Allen finished his rookie season with 45 catches for 521 yards and three touchdowns, but there’s reason to believe (pending a return to health), that he’ll be even better this year. One of the Colts’ first moves this offseason was to trade for former Eagles fullback Stanley Havili. Without a fullback on the roster last year, the task often fell to Allen. “Which I was OK with!” he quickly clarifies. “But hey, if I don’t have to take those beatings — and that’s exactly what it is, those are beatings — I’m a happy man.” Joining Havili in his first year with the team is former Stanford offensive coordinator Pep Hamilton, who will have the same job in Indianapolis. With the Cardinal, Hamilton often employed sets with up to three tight ends, and with him calling the plays for Colts, both Fleener and Allen should be regular targets in the passing game.

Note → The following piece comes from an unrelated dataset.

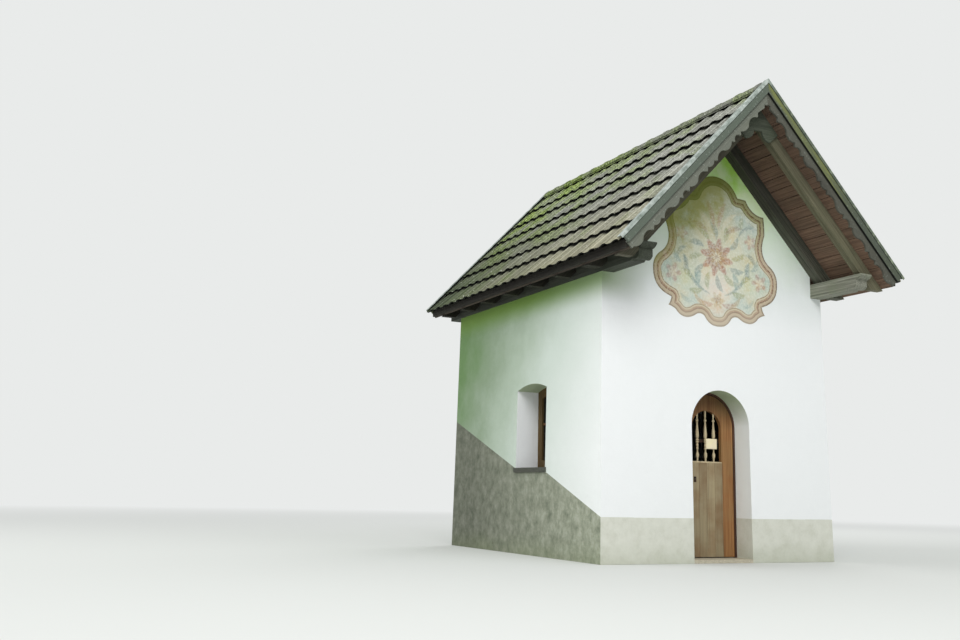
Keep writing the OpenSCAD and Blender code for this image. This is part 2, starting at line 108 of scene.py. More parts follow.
class ChapelRoof(bpy.types.PropertyGroup):
    tile_cover: length("Tile cover", "Width that one tile covers along the eave", 0.198)
    course: length("Course", "Length of one tile course up the slope", 0.350)
    lap: length("Lap", "Length of a tile hidden under the course above", 0.070)
    roll: length("Roll", "Height of a tile's wave from trough to crest", 0.019)
    tile_t: length("Tile thickness", "Thickness of the fired clay", 0.016)
    rise: length("Course rise", "How far a tile sinks from its nose to the next one's", 0.029)
    board_w: length("Board width", "Width of a sheathing board", 0.131)
    ridge_cover: length("Ridge cover", "Depth of slope that the ridge tiles hide", 0.100)


class ChapelDoor(bpy.types.PropertyGroup):
    boards: bpy.props.IntProperty(
        name="Boards", description="Number of boards in the door's lower panel", default=4, min=1, max=8)
    card_w: length("Card width", "Width of the blank card on the grille", 0.138)
    card_h: length("Card height", "Height of the blank card on the grille", 0.106)


class ChapelColours(bpy.types.PropertyGroup):
    lime: colour("Limewash", "Tint of the whole limewash", "#fdfdfd")
    algae: colour("Algae", "Growth on plaster under the roof", "#729148")
    render: colour("Front render", "Plinth across the front", "#d9dacf")
    # The side render's colour holds painted shade
    dark_render: colour("Side render", "Plinth along the sides and the back", "#999e8c")
    clay: colour("Tiles", "Weathered tile clay", "#9fa096")
    moss: colour("Moss", "Moss on the tiles", "#7a8e4a")
    door: colour("Door", "Bare boards of the door", "#aa9c7c")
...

Allen knows this isn’t college, that the NFL is more serious than anything he’s ever done. “On this level, I’m a professional, but I’m still human,” Allen says. “I need someone to remind me about the little things: my footwork, my hat placement, my hand placement. Not just my route running and catching. Those are things I know I need to work on.” That desire, and knowledge of self, is what separates the 23-year-old Allen from who he was at 19. Four years ago, Dwayne Allen didn’t want to hear that he’d never be a franchise tight end, but if he hadn’t, he wouldn’t already be one.